Exercise: Print all of the data exactly.

=====

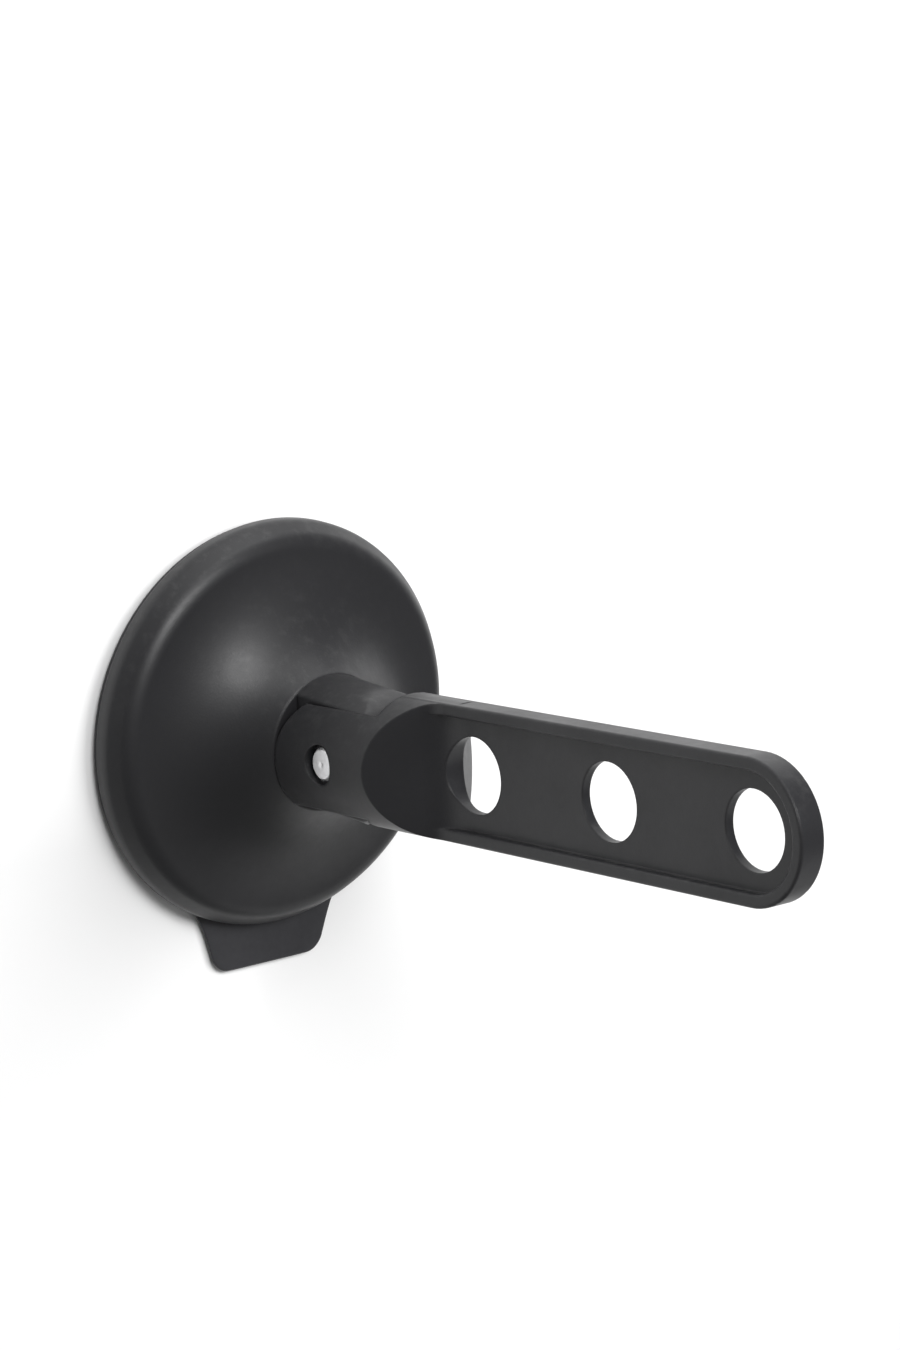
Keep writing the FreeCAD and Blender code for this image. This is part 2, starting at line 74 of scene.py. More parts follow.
# Tongue and hinge
TONGUE_HALF = 7.7
NOSE_RADIUS = 12.65
PIN_OUT = 34.8
PIN_RISE = 0.6
PIN_RADIUS = 3.2
PIN_HALF = 12.1
PIN_FACE_INSET = 0.5
PIN_END_DOME = 0.22
PIN_PIP_DEPTH = 0.16
PIN_PIP_RADIUS = 0.45
PIN_BREAK = 0.12
PIN_BREAK_START = 0.5
PIN_SHANK_START = 0.68
# Suction cup and its tab
LIP_RADIUS = 39.4
LIP_THICK = 1.5
LIP_FLAT = 5.0
LIP_WIDTH = 9.4
DISH_DEPTH = 0.5
DISH_RADIUS = 24.0
DISH_EDGE = (29.0, 0.3)
RING_START = 31.0
RING_END = 38.4
RING_PITCH = 3.7
RING_HALF_HEIGHT = 0.10
CUP_BACK_RADIUS = 16.0
CUP_BACK_DEPTH = 4.6
NECK_RADIUS = 5.0
NECK_OUT = 12.8
HEAD_RADIUS = 7.0
HEAD_OUT = 15.3
HEAD_END = 17.8
SWELL_START = 30.0
SWELL_HEIGHT = 0.55
SWELL_TURN = np.radians(26.0)
TAB_ROOT = 34.0
TAB_REACH = 49.2
TAB_ROOT_HALF = 17.0
TAB_END_HALF = 12.3
TAB_CORNER = 3.0
TAB_THICK = 1.1
TAB_LIFT = 0.6
TAB_ROOT_FLARE = 1.1
TAB_FLARE_REACH = 4.2
TAB_END_HALF_THICK = 0.04
TAB_OVAL_POWER = 0.4
TAB_OVAL_WIDEN = 1.05
# Studio, in metres and watts: the wall's rings, the point that the lamps face, and each lamp's
# place, width, height, power, and whether it is mirrored in the gloss
WALL_RINGS = (0.0384, 0.06, 0.15, 0.5, 4.0)
LAMP_AIM = Vector((0.0, -0.03, 0.0))
LAMPS = {
    "key_box": ((-0.22, -1.08, 0.69), 0.5, 0.5, 10.5, True),
    "top_box": ((0.12, -0.35, 1.15), 1.2, 0.5, 4.4, True),
    "right_box": ((0.46, -0.95, 0.40), 0.6, 0.6, 9.0, False),
    "low_box": ((0.72, -0.54, -0.78), 0.8, 0.8, 1.5, True),
    "back_box": ((-0.55, 0.95, 0.55), 0.8, 0.8, 14.0, True),
}
WORLD_STRENGTH = 0.16


# ---------------------------------------------------------------- shapes

def mesh_object(name, points, faces, body, smooth_angle=32.0):
    """A mesh of the given points (mm) and faces, smooth up to an angle, riding on a CAD body."""
    mesh = bpy.data.meshes.new(name)
    mesh.from_pydata((np.asarray(points) * MM).tolist(), [], faces)
    mesh.validate()
    mesh.shade_smooth()
    mesh.set_sharp_from_angle(angle=np.radians(smooth_angle))
    piece = bpy.data.objects.new(name, mesh)
    bpy.context.collection.objects.link(piece)
    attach(piece, body)
    return piece


def closed_surface(grid, flip=False):
    """Points and faces of a surface given on a grid (rows, columns, 3).

    Columns run once round and close on themselves. The first and the last row are closed by a fan
    of triangles to their own mean point, so that the surface has no hole.
    """
    rows, columns = grid.shape[:2]
    points = np.concatenate([grid.reshape(-1, 3), grid[:1].mean(axis=1), grid[-1:].mean(axis=1)])
    index = np.arange(rows * columns).reshape(rows, columns)
    after = np.roll(index, -1, axis=1)
    quads = np.stack([index[:-1], after[:-1], after[1:], index[1:]], axis=-1).reshape(-1, 4)
    first = np.stack([after[0], index[0], np.full(columns, rows * columns)], axis=-1)
    last = np.stack([index[-1], after[-1], np.full(columns, rows * columns + 1)], axis=-1)
    if flip:
        quads, first, last = quads[:, ::-1], first[:, ::-1], last[:, ::-1]
    return points, quads.tolist() + first.tolist() + last.tolist()


def arc(centre, radius, start, end, steps=12):
    """Points of a circle from one angle to another, angles in radians."""
    turn = np.linspace(start, end, steps)
    return np.stack([centre[0] + radius * np.cos(turn), centre[1] + radius * np.sin(turn)], axis=-1)


def softened(profile, radius, sharp=25.0, steps=6):
    """The polyline with each corner sharper than an angle replaced by an arc.

    At a corner the arc touches both sides at radius x tan(half the turn) from the corner, and its
    points are blended from the two sides by the quadratic (1-t)^2, 2t(1-t), t^2.
    """
    steps_in = profile[1:-1] - profile[:-2]
    steps_out = profile[2:] - profile[1:-1]
    ahead = steps_in / np.linalg.norm(steps_in, axis=1, keepdims=True)
    beyond = steps_out / np.linalg.norm(steps_out, axis=1, keepdims=True)
    turn = np.arccos(np.clip((ahead * beyond).sum(axis=1), -1, 1))
    bend = np.flatnonzero(turn > np.radians(sharp))
    corner = profile[1:-1][bend][:, None]
    reach = (radius * np.tan(turn[bend] / 2))[:, None, None]
    start = corner - ahead[bend][:, None] * reach
    end = corner + beyond[bend][:, None] * reach
    t = np.linspace(0, 1, steps)[None, :, None]
    arcs = (1 - t) ** 2 * start + 2 * t * (1 - t) * corner + t ** 2 * end
    before_each = np.repeat(bend + 1, steps)
    kept = np.delete(profile, bend + 1, axis=0)
    slots = before_each - np.repeat(np.arange(bend.size), steps)
    return np.insert(kept, slots, arcs.reshape(-1, 2), axis=0)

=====

Exercise answer:
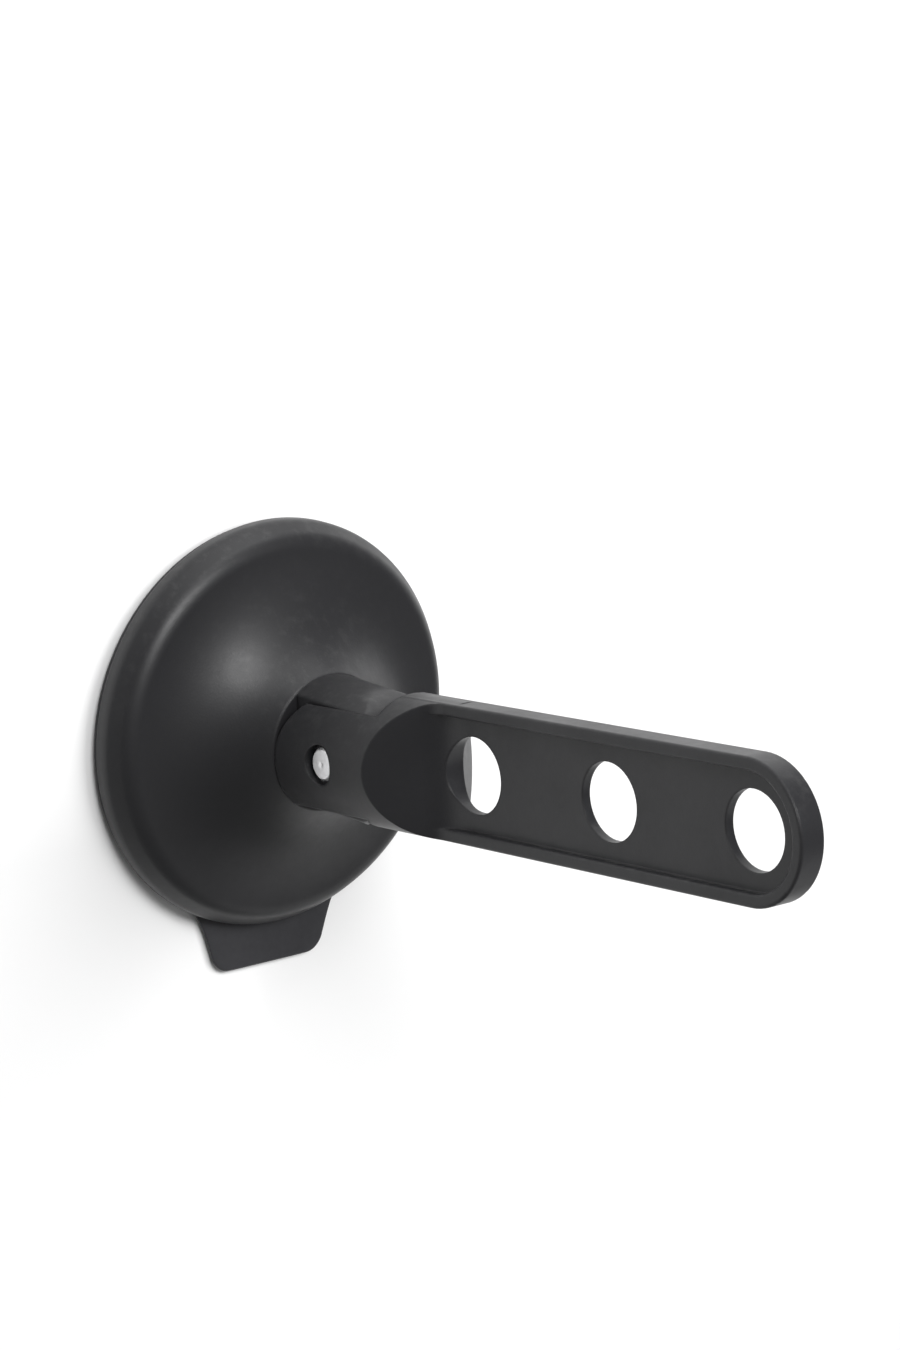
Keep writing the FreeCAD and Blender code for this image. This is part 2, starting at line 74 of scene.py. More parts follow.
# Tongue and hinge
TONGUE_HALF = 7.7
NOSE_RADIUS = 12.65
PIN_OUT = 34.8
PIN_RISE = 0.6
PIN_RADIUS = 3.2
PIN_HALF = 12.1
PIN_FACE_INSET = 0.5
PIN_END_DOME = 0.22
PIN_PIP_DEPTH = 0.16
PIN_PIP_RADIUS = 0.45
PIN_BREAK = 0.12
PIN_BREAK_START = 0.5
PIN_SHANK_START = 0.68
# Suction cup and its tab
LIP_RADIUS = 39.4
LIP_THICK = 1.5
LIP_FLAT = 5.0
LIP_WIDTH = 9.4
DISH_DEPTH = 0.5
DISH_RADIUS = 24.0
DISH_EDGE = (29.0, 0.3)
RING_START = 31.0
RING_END = 38.4
RING_PITCH = 3.7
RING_HALF_HEIGHT = 0.10
CUP_BACK_RADIUS = 16.0
CUP_BACK_DEPTH = 4.6
NECK_RADIUS = 5.0
NECK_OUT = 12.8
HEAD_RADIUS = 7.0
HEAD_OUT = 15.3
HEAD_END = 17.8
SWELL_START = 30.0
SWELL_HEIGHT = 0.55
SWELL_TURN = np.radians(26.0)
TAB_ROOT = 34.0
TAB_REACH = 49.2
TAB_ROOT_HALF = 17.0
TAB_END_HALF = 12.3
TAB_CORNER = 3.0
TAB_THICK = 1.1
TAB_LIFT = 0.6
TAB_ROOT_FLARE = 1.1
TAB_FLARE_REACH = 4.2
TAB_END_HALF_THICK = 0.04
TAB_OVAL_POWER = 0.4
TAB_OVAL_WIDEN = 1.05
# Studio, in metres and watts: the wall's rings, the point that the lamps face, and each lamp's
# place, width, height, power, and whether it is mirrored in the gloss
WALL_RINGS = (0.0384, 0.06, 0.15, 0.5, 4.0)
LAMP_AIM = Vector((0.0, -0.03, 0.0))
LAMPS = {
    "key_box": ((-0.22, -1.08, 0.69), 0.5, 0.5, 10.5, True),
    "top_box": ((0.12, -0.35, 1.15), 1.2, 0.5, 4.4, True),
    "right_box": ((0.46, -0.95, 0.40), 0.6, 0.6, 9.0, False),
    "low_box": ((0.72, -0.54, -0.78), 0.8, 0.8, 1.5, True),
    "back_box": ((-0.55, 0.95, 0.55), 0.8, 0.8, 14.0, True),
}
WORLD_STRENGTH = 0.16


# ---------------------------------------------------------------- shapes

def mesh_object(name, points, faces, body, smooth_angle=32.0):
    """A mesh of the given points (mm) and faces, smooth up to an angle, riding on a CAD body."""
    mesh = bpy.data.meshes.new(name)
    mesh.from_pydata((np.asarray(points) * MM).tolist(), [], faces)
    mesh.validate()
    mesh.shade_smooth()
    mesh.set_sharp_from_angle(angle=np.radians(smooth_angle))
    piece = bpy.data.objects.new(name, mesh)
    bpy.context.collection.objects.link(piece)
    attach(piece, body)
    return piece


def closed_surface(grid, flip=False):
    """Points and faces of a surface given on a grid (rows, columns, 3).

    Columns run once round and close on themselves. The first and the last row are closed by a fan
    of triangles to their own mean point, so that the surface has no hole.
    """
    rows, columns = grid.shape[:2]
    points = np.concatenate([grid.reshape(-1, 3), grid[:1].mean(axis=1), grid[-1:].mean(axis=1)])
    index = np.arange(rows * columns).reshape(rows, columns)
    after = np.roll(index, -1, axis=1)
    quads = np.stack([index[:-1], after[:-1], after[1:], index[1:]], axis=-1).reshape(-1, 4)
    first = np.stack([after[0], index[0], np.full(columns, rows * columns)], axis=-1)
    last = np.stack([index[-1], after[-1], np.full(columns, rows * columns + 1)], axis=-1)
    if flip:
        quads, first, last = quads[:, ::-1], first[:, ::-1], last[:, ::-1]
    return points, quads.tolist() + first.tolist() + last.tolist()


def arc(centre, radius, start, end, steps=12):
    """Points of a circle from one angle to another, angles in radians."""
    turn = np.linspace(start, end, steps)
    return np.stack([centre[0] + radius * np.cos(turn), centre[1] + radius * np.sin(turn)], axis=-1)


def softened(profile, radius, sharp=25.0, steps=6):
    """The polyline with each corner sharper than an angle replaced by an arc.

    At a corner the arc touches both sides at radius x tan(half the turn) from the corner, and its
    points are blended from the two sides by the quadratic (1-t)^2, 2t(1-t), t^2.
    """
    steps_in = profile[1:-1] - profile[:-2]
    steps_out = profile[2:] - profile[1:-1]
    ahead = steps_in / np.linalg.norm(steps_in, axis=1, keepdims=True)
    beyond = steps_out / np.linalg.norm(steps_out, axis=1, keepdims=True)
    turn = np.arccos(np.clip((ahead * beyond).sum(axis=1), -1, 1))
    bend = np.flatnonzero(turn > np.radians(sharp))
    corner = profile[1:-1][bend][:, None]
    reach = (radius * np.tan(turn[bend] / 2))[:, None, None]
    start = corner - ahead[bend][:, None] * reach
    end = corner + beyond[bend][:, None] * reach
    t = np.linspace(0, 1, steps)[None, :, None]
    arcs = (1 - t) ** 2 * start + 2 * t * (1 - t) * corner + t ** 2 * end
    before_each = np.repeat(bend + 1, steps)
    kept = np.delete(profile, bend + 1, axis=0)
    slots = before_each - np.repeat(np.arange(bend.size), steps)
    return np.insert(kept, slots, arcs.reshape(-1, 2), axis=0)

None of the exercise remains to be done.